On Morning Joe on MSNBC today, both Chuck Todd and Mike Murphy were strongly in agreement with each other about how lousy the poll results are in this election cycle and warned repeatedly against paying attention to them (MSNBC video). Each, in his own way, strongly supported many of the contentions of Arianna Huffington in her post today (Obama's Trip Bounce).
This is my first diary. I'm a member of the mythical over-50, white-female cohort that McCain and Obama are desperate to woo. I was originally a John Edwards supporter and have supported Obama since Edwards dropped out.
Please read on.
Since Obama came back from Europe, the punditocracy have frequently cited the McCain bump on the recent Gallup poll of likely voters as a major coup (Gains for McCain). But Todd and Murphy insist that polls of "likely voters" are worthless because they are done in a way that, at best, doesn't work well, and in a year like this, won't work at all, for several important reasons:
(1) Millions of Obama supporters will be voting for the first time this year, and because they are new to voting, they aren't on the radar of pollsters. Because a large percentage of Obama supporters are strongly underpolled, Obama could be much farther ahead of McCain than the polls show.
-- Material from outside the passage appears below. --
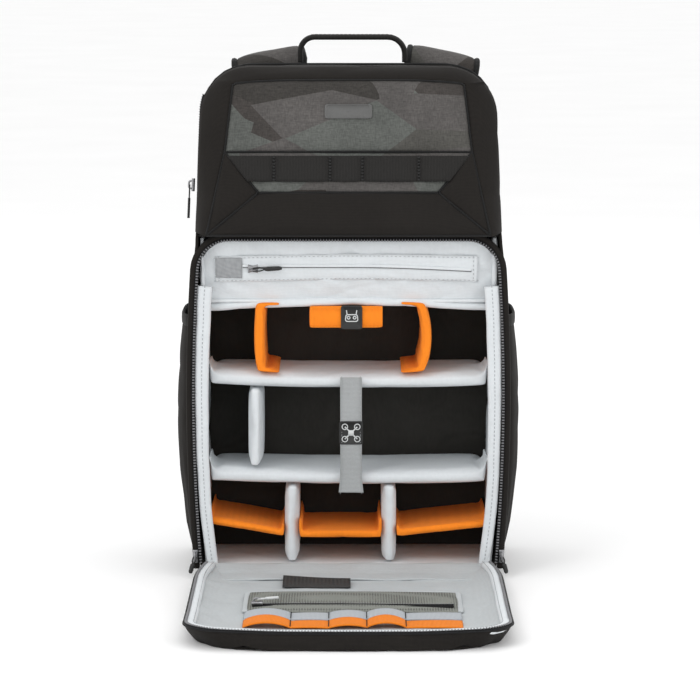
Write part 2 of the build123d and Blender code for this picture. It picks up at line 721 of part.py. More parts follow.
# Fabric hinge between the bag's lip and the door
strip_half_width = opening_half_width - 3
strip_start_y, strip_end_y = hinge_y - 0.6, hinge_y - door_start + 0.1
strip_low_z, strip_high_z, strip_foot_z = floor_z - 2.8, floor_z, 1
strip_bend_y = hinge_y - 3
with BuildPart() as door_hinge_strip:
    with BuildSketch(Plane.YZ.offset(-strip_half_width)):
        Polygon((strip_start_y, strip_low_z), (strip_start_y, strip_high_z),
                (strip_bend_y, strip_high_z), (strip_end_y, door_panel_thickness + door_liner_thickness),
                (strip_end_y, strip_foot_z), align=None)
    extrude(amount=2 * strip_half_width)
save(door_hinge_strip.part, "door_hinge_strip")

# Organizer on the door: mesh pocket with its zip, and two elastic bands sewn down at intervals
door_floor_z = door_panel_thickness + door_liner_thickness
organizer_x, organizer_width = 4, 190


def on_door(name, x, y, width, length, bottom_z, thickness):
    """A flat piece lying on the door."""
    with BuildPart() as piece:
        with Locations((x, y, bottom_z + thickness / 2)):
            Box(width, length, thickness)
    save(piece.part, name)


mesh_y, mesh_length, mesh_thickness = -225, 84, 3
mesh_zip_y, mesh_zip_width, mesh_zip_thickness = -251, 6, 1.4
mesh_zip_end = 6
mesh_slider_x, mesh_slider_length, mesh_slider_width, mesh_slider_thickness = -78, 16, 7, 2.6
band_length, grey_band_y, orange_band_y = 26, -286, -318
grey_band_thickness, orange_band_thickness = 3, 4
hook_x, hook_y, hook_width, hook_length, hook_thickness = -29, -158, 62, 22, 1.6
mesh_top_z = door_floor_z + mesh_thickness
mesh_slider_z = mesh_top_z + mesh_zip_thickness + running_gap
on_door("mesh_pocket", organizer_x, mesh_y, organizer_width, mesh_length, door_floor_z, mesh_thickness)
on_door("mesh_pocket_zip", organizer_x, mesh_zip_y, organizer_width - 2 * mesh_zip_end, mesh_zip_width,
        mesh_top_z, mesh_zip_thickness)
on_door("mesh_pocket_slider", mesh_slider_x, mesh_zip_y, mesh_slider_length, mesh_slider_width,
        mesh_slider_z, mesh_slider_thickness)
on_door("elastic_band_grey", organizer_x, grey_band_y, organizer_width, band_length, door_floor_z,
        grey_band_thickness)
on_door("elastic_band_orange", organizer_x, orange_band_y, organizer_width, band_length, door_floor_z,
        orange_band_thickness)
on_door("hook_strip", hook_x, hook_y, hook_width, hook_length, door_floor_z, hook_thickness)
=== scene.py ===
import math
import bmesh
import bpy
import numpy as np
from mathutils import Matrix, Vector


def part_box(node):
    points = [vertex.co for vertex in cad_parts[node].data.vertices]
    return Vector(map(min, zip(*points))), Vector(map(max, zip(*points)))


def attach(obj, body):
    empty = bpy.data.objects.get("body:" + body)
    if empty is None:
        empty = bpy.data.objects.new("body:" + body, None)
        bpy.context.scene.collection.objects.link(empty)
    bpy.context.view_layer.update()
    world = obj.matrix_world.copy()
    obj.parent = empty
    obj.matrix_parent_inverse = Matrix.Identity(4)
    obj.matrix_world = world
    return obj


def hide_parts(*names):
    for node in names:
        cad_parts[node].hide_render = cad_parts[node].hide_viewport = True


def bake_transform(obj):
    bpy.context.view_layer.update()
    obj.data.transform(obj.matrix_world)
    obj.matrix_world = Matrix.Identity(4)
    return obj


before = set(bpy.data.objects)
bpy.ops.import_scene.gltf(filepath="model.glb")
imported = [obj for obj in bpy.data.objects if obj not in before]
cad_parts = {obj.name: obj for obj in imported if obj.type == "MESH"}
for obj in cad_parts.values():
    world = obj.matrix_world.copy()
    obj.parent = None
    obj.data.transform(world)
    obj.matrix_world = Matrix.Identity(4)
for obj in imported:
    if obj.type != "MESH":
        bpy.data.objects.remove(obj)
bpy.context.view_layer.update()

X, Y, Z = np.eye(3)


# ---------------------------------------------------------------- paths and meshes
def unit(v):
    return v / np.linalg.norm(v)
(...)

(2) People, in general, don't want to talk to pollsters--they are sick of being called. As a result, the raw data pollsters collect is insufficient to indicate anything meaningful about voter opinions.
(3) In order to make their abysmal response rates appear to be valid, pollsters employ a series of weighted calculations. However, Mike Murphy pointed out, and Chuck Todd agreed, these are based on what happened in past elections--and this election year is like no past election anyone can remember.
(4) As a result of Item 3, Todd and Murphy both heavily stressed that the only polls that matter at all are polls of registered voters. Hence, they both concluded that the McCain bump is nonexistent.
I agree with Arianna's claim that there is method in the madness of the MSM in continually bringing up these polls. They are trying to make the general election cycle into a horse race--or a fist fight. By bringing up the polls, which are all over the map, and selectively quoting from them as well (Media Makes News), they create an artificial sense of drama that, they hope, will keep their ratings up.
Finally, another significant side of this poll game is a factor that author Dan Ariely mentions in his book Predictably Irrational. It's called manipulating the irrational "herding" instinct of humans. If you can convince people that large numbers of other people are "lining up" behind a product, person or idea, they are strongly influenced to follow that lead. Thus, when the MSM continually plays up grossly inaccurate polls that favor McCain--or artificially lower Obama's lead--they have good reason to believe that voters will be influenced in McCain's direction by convincing them the "race is close," when it isn't.
Another example of herding used by the MSM--and the Clinton campaign--is purposely bringing up the fact that in the past 40 years we have only had three terms of Democratic presidents. Hillary did it to convince primary voters that the Clinton mojo could bring about a fourth Democratic term. The MSM version of this "herding" trick is the oft-repeated phrase, "Americans prefer Republicans as president because they are better on foreign policy." Unfortunately for the hopes of the MSM and McCain, what the "herd" saw last week was Obama looking powerfully presidential on his recent foreign tour. In addition, unlike McCain, Obama doesn't stumble over basic geography and ethnic and historical issues every time the subject of foreign affairs arises.